Matthäus als Entertainer

■ Kampnagel: Umjubelte Premiere des Dresdner Statt-Theaters

Bach? Matthäus-Passion? Kreuzigung Jesu? Mit falscher Heiligkeit hat das Dresdner Statt-Theater Fassungslos nichts am Hut. In der begeistert aufgenommenen Hamburger Erstaufführung Passion- eine Versenkung nach Matthäus am Sonntag abend auf Kampnagel nimmt das letzte aus DDR-Zeiten übriggebliebene Off-Theater Dresdens alles auf die Schippe, was nicht niet- und nagelfest ist: „Jesus mußte nicht leiden, er starb am Kreuz“. Blasphemie?

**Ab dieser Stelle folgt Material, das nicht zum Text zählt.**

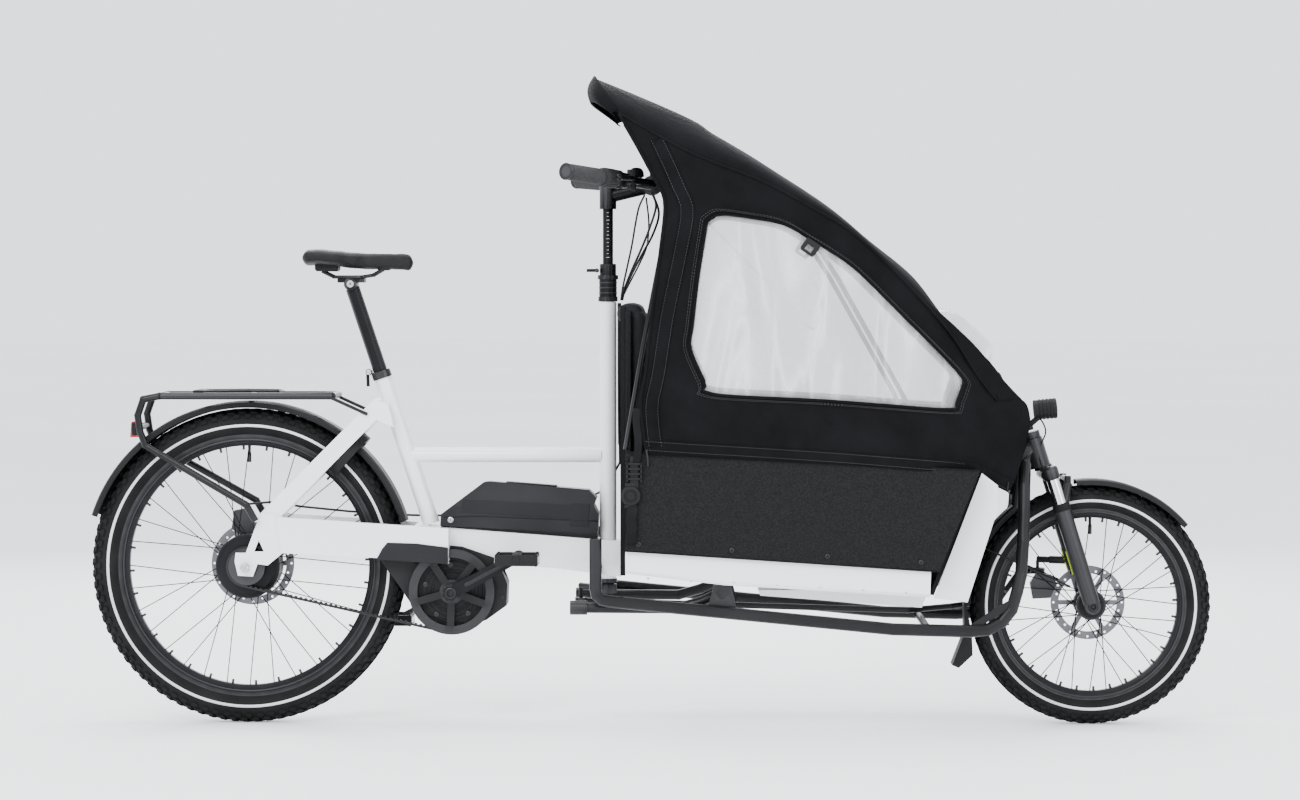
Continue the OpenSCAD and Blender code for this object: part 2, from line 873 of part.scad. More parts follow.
// A ring on the left half of the bar, from s0 to s1 along it
module sleeve(s0, s1, r) {
    along(bar_bend, bar_dir)
        difference() {
            translate([0, 0, s0])
                cylinder(r = r, h = s1 - s0);
            translate([0, 0, s0 - 1])
                cylinder(r = bar_r + fit, h = s1 - s0 + 2);
        }
}
module grips() color("#3a3a3a") {
    both()
        sleeve(178, bar_len, 16);
    sleeve(130, 177, 16.5);
    both()
        along(bar_bend, bar_dir)
            translate([0, 0, bar_len])
                cylinder(r = 17, h = 6);
}
module shifter_grip() color("#2d2d2d")
    mirror([0, 1, 0])
        sleeve(130, 177, 19);

lever_s = 102;
module bar_controls() color("#181818") {
    both() {
        sleeve(88, 118, 15.5);
        // lever perch
        along(bar_bend, bar_dir)
            difference() {
                translate([-9, -42, 90])
                    cube([18, 29, 26]);
                translate([-5.5, -50, 84])
                    cube([11, 28.5, 38]);
                translate([-20, -30, lever_s])
                    rotate([0, 90, 0])
                        cylinder(r = 2.5 + fit, h = 40);
            }
    }
    // shifter housing
    mirror([0, 1, 0]) {
        sleeve(119, 129, 20);
    }
    // display above the stem clamp
    translate([14, -34, 1181])
        rotate([0, 20, 0])
            cube([8, 68, 40]);
    translate([0, -12, 1179.3])
        cube([16, 24, 6]);
    // bell on the left half
    along(bar_bend, bar_dir)
        translate([-34, 0, 70])
            rotate([0, 90, 0])
                cylinder(r = 17, h = 14);
}
module lever_blade()
    along(bar_bend, bar_dir) {
        translate([-5, -36, lever_s - 6])
            cube([10, 12, 12]);
        // pivot pin through both ears of the perch
        translate([-9, -30, lever_s])
            rotate([0, 90, 0])
                cylinder(r = 2.5, h = 18);
        rod([0, -31, lever_s + 1], [0, -46, lever_s + 30], 4.6);
        translate([0, -46, lever_s + 30])
            sphere(r = 5.6);
        rod([0, -46, lever_s + 30], [2, -48, lever_s + 76], 5);
        translate([2, -48, lever_s + 76])
            sphere(r = 6.5);
    }
module brake_lever_left() color("#1c1c1c") lever_blade();
module brake_lever_right() color("#1c1c1c")
    mirror([0, 1, 0])
        lever_blade();

module control_cables() color("#0d0d0d") {
    swept([
        [-10, -96, 1135], [-22, -80, 1110], [-30, -60, 1075], [-38, -42, 1030], [-48, -28, 985],
        [-58, -18, 940],
        [-62, -14, 912]
    ], 2);
    swept([
        [6, -90, 1140], [14, -72, 1112], [0, -50, 1066], [-18, -32, 1022], [-38, -17, 978], [-54, -8, 938],
        [-60, -5, 912]
    ], 2.4);
    swept([
        [6, 90, 1140], [18, 72, 1100], [6, 50, 1056], [-16, 32, 1014], [-38, 17, 972], [-54, 8, 936],
        [-60, 5, 912]
    ], 2.4);
    swept([
        [-10, 96, 1135], [-4, 80, 1080], [-8, 60, 1030], [-22, 44, 994], [-40, 30, 958], [-54, 20, 930],
        [-62, 14, 912]
    ], 2);
}

tie_rod_route = [
    [column_x + arm_vec[0], arm_vec[1], 256], [560, 85, 236], [660, 140, 240], [765, 146, 254],
    [806, 116, 318], [843, 85, 323]
];
module tie_rod() color("#121212") difference() {
    union() {
        pipe(tie_rod_route, 6.5);
        translate([843, 85, 317])
            cylinder(r = 16, h = 12);
        translate([column_x, 0, 249] + arm_vec)
            cylinder(r = 13, h = 14);
    }
    // wide eye that the ball stud moves about in
    translate([843, 85, 300])
        cylinder(r = 12.2, h = 60);
    translate([column_x, 0, 230] + arm_vec)
        cylinder(r = 4 + fit, h = 60);
}

module kickstand() color("#121212") {
    rod([155, -188, 297], [155, 188, 297], 12);
    both() {
        pipe([[155, 163, 297], [110, 163, 276], [60, 163, 262], [-130, 163, 263]], 11);
        rod([-130, 163, 263], [-166, 163, 263], 15);
    }
}

main_beam();
seatstays();
seat_tube();
top_tube();
steering_tube();
head_tube();
side_tubes();
box_tray();
box_panels();
bench_cushions();
canopy();
canopy_windows();
canopy_poles();
side_straps();
battery();
motor();
motor_covers();
rear_rack();
tail_light();
rear_fender();
ring_lock();
drive_belt();
rear_caliper();
frame_hardware();
frame_cables();
seatpost();
saddle();
seat_lever();
crankset();
belt_ring();
pedal_right();
pedal_left();
rear_tyre();
rear_rim();
rear_hub();
rear_spokes();
rear_rotor();
rear_sprocket();
front_tyre();
front_rim();
front_hub();
front_spokes();
front_rotor();
fork_upper();
headlight();
fork_lowers();
front_fender();
front_caliper();
tie_rod();
steering_column();
stem();
handlebar();
grips();
bar_controls();
brake_lever_right();
brake_lever_left();
shifter_grip();
column_lever();
control_cables();
kickstand();
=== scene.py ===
"""A front-loading cargo bicycle with a child canopy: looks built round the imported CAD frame."""

from math import acos, atan2, copysign, cos, exp, pi, radians, sin, sqrt, tau

import bmesh
import bpy
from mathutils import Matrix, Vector, noise


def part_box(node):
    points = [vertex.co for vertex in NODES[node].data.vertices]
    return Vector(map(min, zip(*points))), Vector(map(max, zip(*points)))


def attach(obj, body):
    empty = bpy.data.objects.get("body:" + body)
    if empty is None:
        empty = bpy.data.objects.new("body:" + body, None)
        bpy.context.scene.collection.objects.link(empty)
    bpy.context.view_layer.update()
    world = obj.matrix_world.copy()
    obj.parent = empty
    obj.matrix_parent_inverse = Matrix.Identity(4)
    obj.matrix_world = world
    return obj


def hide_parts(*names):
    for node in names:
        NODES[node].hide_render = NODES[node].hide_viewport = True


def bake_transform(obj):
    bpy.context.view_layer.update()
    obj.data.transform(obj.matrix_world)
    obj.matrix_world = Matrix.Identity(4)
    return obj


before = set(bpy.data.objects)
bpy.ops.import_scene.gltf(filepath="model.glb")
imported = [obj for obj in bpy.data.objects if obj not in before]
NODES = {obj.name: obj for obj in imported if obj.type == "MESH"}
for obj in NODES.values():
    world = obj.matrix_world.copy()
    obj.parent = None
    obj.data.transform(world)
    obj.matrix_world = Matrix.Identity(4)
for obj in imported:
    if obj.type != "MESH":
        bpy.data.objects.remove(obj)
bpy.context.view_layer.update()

SIDES = ((-1, "right"), (1, "left"))
MM = 0.001


# ---------- materials ----------

def new_material(name, base, rough, metal=0.0, **sockets):
    """A principled material. Values in sockets are set straight on the shader."""
    m = bpy.data.materials.new(name)
    m.use_nodes = True
    bsdf = m.node_tree.nodes["Principled BSDF"]
    bsdf.inputs["Base Color"].default_value = (*base, 1)
    bsdf.inputs["Roughness"].default_value = rough
    bsdf.inputs["Metallic"].default_value = metal
    for key, value in sockets.items():
        bsdf.inputs[key.replace("_", " ")].default_value = value
    return m, m.node_tree, bsdf


def coords(tree, scale=(1, 1, 1), turn=(0, 0, 0)):
    """Object coordinates, stretched and turned."""
    at = tree.nodes.new("ShaderNodeTexCoord")
    mapping = tree.nodes.new("ShaderNodeMapping")
    mapping.inputs["Scale"].default_value = scale
    mapping.inputs["Rotation"].default_value = turn
    tree.links.new(at.outputs["Object"], mapping.inputs["Vector"])
    return mapping.outputs["Vector"]


def texture(tree, kind, at, output="Fac", **values):
    """The output of a texture node that reads its place from at."""
    n = tree.nodes.new("ShaderNodeTex" + kind)
    for key, value in values.items():
        n.inputs[key].default_value = value
    tree.links.new(at, n.inputs["Vector"])
    return n.outputs[output]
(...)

Nicht doch, denn gemein ist höchstens, “wer beim Kreuzigen mit den Nägeln geizt“. Zunächst scheinen die sieben Musiker willig, sich der Bachschen Matthäus-Passion zu widmen, wenngleich sie schon verstört ihre Plätze suchend den für ein großes Orchester ausgestatteten Bühnenraum betreten. Gespielt werden dann jedoch vorwiegend individuelle Befindlichkeiten, was sich allerdings folgerichtig aus der zuvor vom Dirigenten (Ulrich Schwarz) bruchstückhaft erzählten Passions-Geschichte zu ergeben scheint. „Meine Schultern sind zu schwach, um diesen Himmel zu tragen, mit Gott darin, den vielen Engeln und Trompeten“, so die Mezzosopranistin Andrea Thelemann - ihrer hervorragenden Stimme scheint einzig der Chor als Begleitung zu fehlen, der allerdings vom Band dazugespielt wird. In einer Mischung aus gekonntem Entertainment, kabarettistischen und die Matthäus-Passion verfremdenden musikalischen Einlagen (Vertonung: Bertram Quosdorf) zeigen die Dresdner Schauspieler modernes Theater auf hohem Niveau. Aus der Alltagsphilosophie der Schauspieler lernen die Zuschauer, was sie schon wußten, aber nie so exakt hätten ausdrücken können:“Eine Frau würde sich nie ans Kreuz schlagen lassen“, so gibt Bertram Quosdorf seine Kenntnisse über das liebreizende Wesen der Frau zum besten. Auch die Liebe als letzte verzweifelte Bastion kann sich nicht retten, denn „ausgerechnet der Mensch ist unmenschlich“. Schade eigentlich - aber immerhin: Er hat Humor.